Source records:
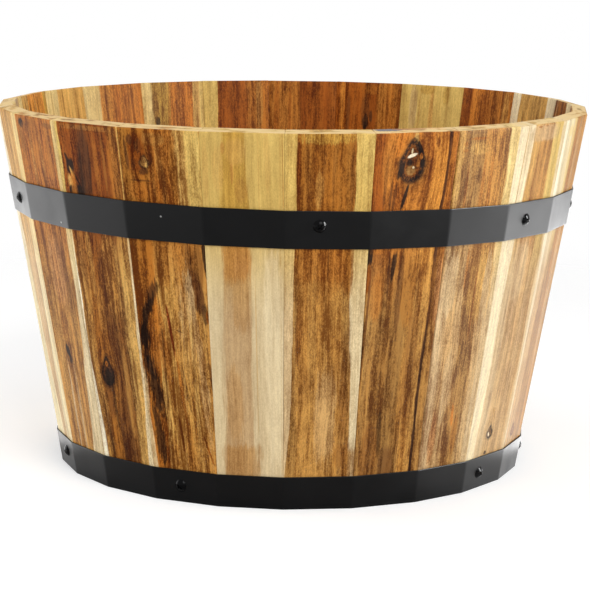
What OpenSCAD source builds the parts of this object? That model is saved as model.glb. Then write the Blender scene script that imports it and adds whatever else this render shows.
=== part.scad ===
// Wooden barrel planter: a tapered tub of flat staves, mitred to each other and
// held by two steel hoops, with a plank base that sits in a groove in the staves.
// +Z is up, the floor is z = 0, the tub's axis is the Z axis and its front faces -Y.
// A turn is an angle about the axis, measured from the front towards +X, the right.

/* [Tub] */
// Width across the corners of the rim's outer edge
top_d = 580; // [520:5:660]
// Width across the corners at the floor
bottom_d = 456; // [400:2:500]
// Height of the rim's outer edge above the floor
height = 350; // [320:5:450]
// Thickness of a stave
stave_t = 15; // [13:0.5:20]
// Hairline between neighbouring staves
stave_gap = 0.2; // [0.1:0.1:0.6]
// Turn of the first joint to the left of the front
first_turn = 1.3; // [0:0.1:8]

/* [Base] */
// Height of the base's underside above the floor
base_z = 30; // [24:1:60]
// Thickness of the base planks
base_t = 14; // [11:1:18]
// Depth of the groove that holds the base, at its lower edge
croze_depth = 6; // [5:0.5:8]
// Play of the base in its groove, above it and round it
croze_play = 0.5; // [0.2:0.1:1.5]
// Gap between neighbouring planks
plank_gap = 2; // [1:0.5:5]
// Diameter of the drain holes
drain_d = 12; // [8:1:20]

/* [Battens] */
// Width of a batten
batten_w = 40; // [30:1:60]
// Thickness of a batten
batten_t = 16; // [12:1:20]
// Distance between the battens' centre lines
batten_spacing = 170; // [120:5:220]
// Space between a batten's ends and the staves
batten_play = 2; // [1:0.5:6]
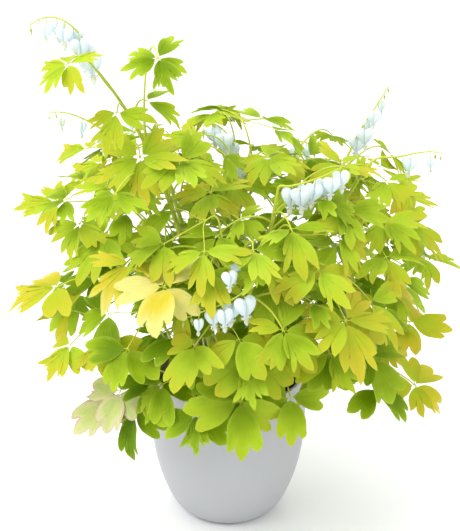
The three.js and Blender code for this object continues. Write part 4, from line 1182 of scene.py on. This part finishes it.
# Noises as features for each metre, and how finely they break up.
MOTTLE, BLOTCH, BLUSH, WANDER = (28, 3), (45, 4), (18, 3), (90,)
LEAF_GRAIN, STALK_GRAIN, PETAL_TONE, PETAL_GRAIN = (260,), (500,), (120,), (900,)
CLOUD_DETAIL, GRAIN_DETAIL, GRAIN_FINER = 5, 4, 40

# How deep each relief is, in metres, and what grain and veins add to it.
LEAF_RELIEF, DRY_RELIEF, STALK_RELIEF, PETAL_RELIEF = 0.0006, 0.001, 0.0003, 0.0002
LEAF_RELIEF_STRENGTH, LEAF_GRAIN_RELIEF, DRY_VEIN_RELIEF = 0.3, 0.35, 0.3
DRY_EDGE, DRY_BLOTCH_FROM, DRY_VEIN = 0.5, 0.44, 0.05
YELLOW_MARK, GLOW_OWN, ROUGH_VARIES = 0.8, 0.5, 0.05


def linear(red, green, blue):
    """A colour given as seen on a screen, from 0 to 255, as linear numbers."""
    return tuple(((c / 255 + 0.055) / 1.055) ** 2.4 if c > 10 else c / 3295
                 for c in (red, green, blue))


def blank_material(name):
    material = bpy.data.materials.new(name)
    material.use_nodes = True
    material.node_tree.nodes.clear()
    return material, Wiring(material.node_tree)


def object_noise(wires, scale, detail=2.0):
    spot = wires.add("ShaderNodeTexCoord").outputs["Object"]
    return wires.add("ShaderNodeTexNoise", spot,
                     inputs=[("Scale", scale), ("Detail", detail)]).outputs["Fac"]


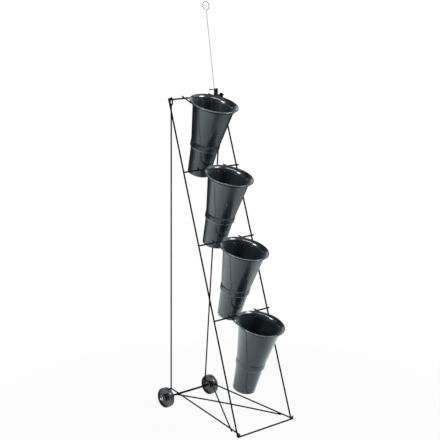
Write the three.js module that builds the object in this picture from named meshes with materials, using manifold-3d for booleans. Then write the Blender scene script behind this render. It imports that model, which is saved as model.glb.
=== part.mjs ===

Do this: Every record should be given again exactly.

Response:
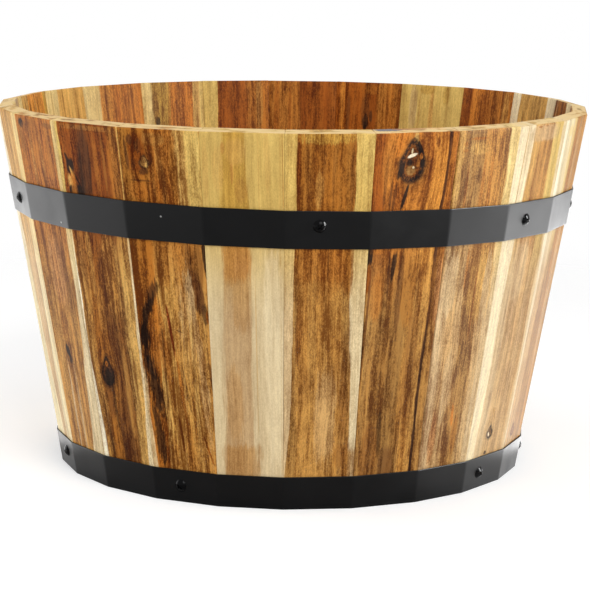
What OpenSCAD source builds the parts of this object? That model is saved as model.glb. Then write the Blender scene script that imports it and adds whatever else this render shows.
=== part.scad ===
// Wooden barrel planter: a tapered tub of flat staves, mitred to each other and
// held by two steel hoops, with a plank base that sits in a groove in the staves.
// +Z is up, the floor is z = 0, the tub's axis is the Z axis and its front faces -Y.
// A turn is an angle about the axis, measured from the front towards +X, the right.

/* [Tub] */
// Width across the corners of the rim's outer edge
top_d = 580; // [520:5:660]
// Width across the corners at the floor
bottom_d = 456; // [400:2:500]
// Height of the rim's outer edge above the floor
height = 350; // [320:5:450]
// Thickness of a stave
stave_t = 15; // [13:0.5:20]
// Hairline between neighbouring staves
stave_gap = 0.2; // [0.1:0.1:0.6]
// Turn of the first joint to the left of the front
first_turn = 1.3; // [0:0.1:8]

/* [Base] */
// Height of the base's underside above the floor
base_z = 30; // [24:1:60]
// Thickness of the base planks
base_t = 14; // [11:1:18]
// Depth of the groove that holds the base, at its lower edge
croze_depth = 6; // [5:0.5:8]
// Play of the base in its groove, above it and round it
croze_play = 0.5; // [0.2:0.1:1.5]
// Gap between neighbouring planks
plank_gap = 2; // [1:0.5:5]
// Diameter of the drain holes
drain_d = 12; // [8:1:20]

/* [Battens] */
// Width of a batten
batten_w = 40; // [30:1:60]
// Thickness of a batten
batten_t = 16; // [12:1:20]
// Distance between the battens' centre lines
batten_spacing = 170; // [120:5:220]
// Space between a batten's ends and the staves
batten_play = 2; // [1:0.5:6]
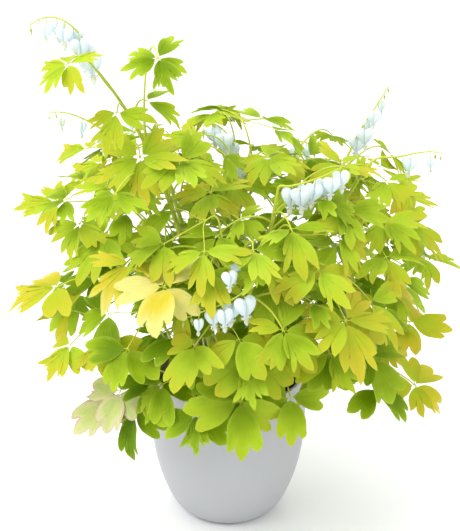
The three.js and Blender code for this object continues. Write part 4, from line 1182 of scene.py on. This part finishes it.
# Noises as features for each metre, and how finely they break up.
MOTTLE, BLOTCH, BLUSH, WANDER = (28, 3), (45, 4), (18, 3), (90,)
LEAF_GRAIN, STALK_GRAIN, PETAL_TONE, PETAL_GRAIN = (260,), (500,), (120,), (900,)
CLOUD_DETAIL, GRAIN_DETAIL, GRAIN_FINER = 5, 4, 40

# How deep each relief is, in metres, and what grain and veins add to it.
LEAF_RELIEF, DRY_RELIEF, STALK_RELIEF, PETAL_RELIEF = 0.0006, 0.001, 0.0003, 0.0002
LEAF_RELIEF_STRENGTH, LEAF_GRAIN_RELIEF, DRY_VEIN_RELIEF = 0.3, 0.35, 0.3
DRY_EDGE, DRY_BLOTCH_FROM, DRY_VEIN = 0.5, 0.44, 0.05
YELLOW_MARK, GLOW_OWN, ROUGH_VARIES = 0.8, 0.5, 0.05


def linear(red, green, blue):
    """A colour given as seen on a screen, from 0 to 255, as linear numbers."""
    return tuple(((c / 255 + 0.055) / 1.055) ** 2.4 if c > 10 else c / 3295
                 for c in (red, green, blue))


def blank_material(name):
    material = bpy.data.materials.new(name)
    material.use_nodes = True
    material.node_tree.nodes.clear()
    return material, Wiring(material.node_tree)


def object_noise(wires, scale, detail=2.0):
    spot = wires.add("ShaderNodeTexCoord").outputs["Object"]
    return wires.add("ShaderNodeTexNoise", spot,
                     inputs=[("Scale", scale), ("Detail", detail)]).outputs["Fac"]


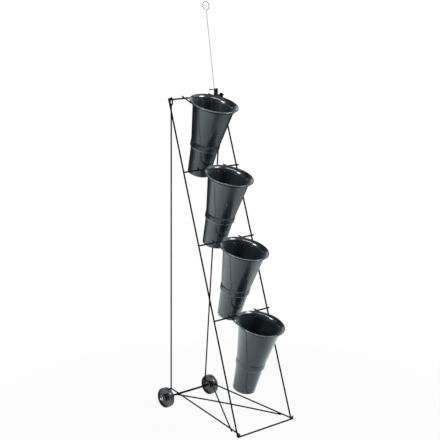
Write the three.js module that builds the object in this picture from named meshes with materials, using manifold-3d for booleans. Then write the Blender scene script behind this render. It imports that model, which is saved as model.glb.
=== part.mjs ===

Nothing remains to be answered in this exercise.